Nvidia is portrayed as still having a long growth runway, with management guiding to at least $1 trillion in AI chip revenues in 2026-2027 and the forward P/E compressed to 24. The article argues demand from AI inference, agents, and physical AI could expand Nvidia’s market cap several-fold over the next decade, though it also flags volatility and competition from custom ASICs. Overall, the piece is constructive on Nvidia’s long-term fundamentals but is primarily opinion-driven rather than a near-term market catalyst.

Analysis

The key market error is treating NVDA like a saturated hardware story when the business is increasingly becoming the toll collector on AI workload growth. The next leg is not just model training capex; it is inference monetization, where token volume can compound far faster than enterprise IT budgets because every agentic workflow creates recurring compute demand.
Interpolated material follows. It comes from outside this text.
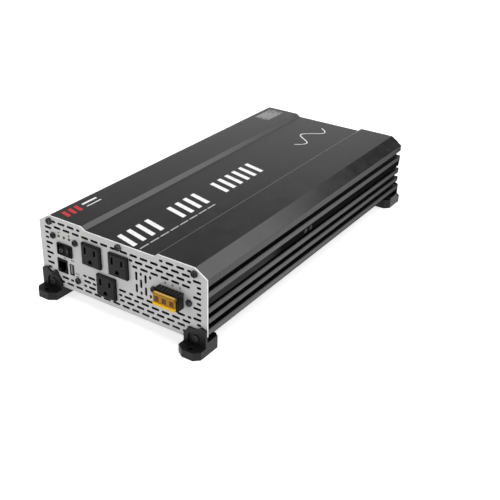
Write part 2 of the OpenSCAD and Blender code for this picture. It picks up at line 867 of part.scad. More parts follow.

That shifts the debate from one-time GPU unit sales to a recurring throughput market, which is why valuation can stay supported even if capex growth normalizes. The second-order risk is that custom silicon does not kill NVDA so much as compress its mix and pricing power at the margin. AVGO is the clearest beneficiary of that architecture shift, but the near-term winner may actually be hyperscalers, which can arbitrage workload-specific ASICs to lower unit costs while still using NVDA for latency-sensitive, fast-changing inference stacks. In other words, the competitive threat is real, but it likely shows up first as gross margin pressure and product-cycle volatility rather than an abrupt share-loss event. The contrarian miss is that physical AI is a longer-dated call option, not a near-term EPS driver, yet the market may already be assigning optionality to it without evidence of adoption depth. That creates a setup where the stock can rerate on incremental guidance, but also where any delay in agent deployment or enterprise ROI validation could trigger a sharp de-rating over 1-2 quarters. The bull case remains intact, but the path is likely choppy because sentiment is now more dependent on sustaining extreme growth assumptions than on absolute fundamentals alone.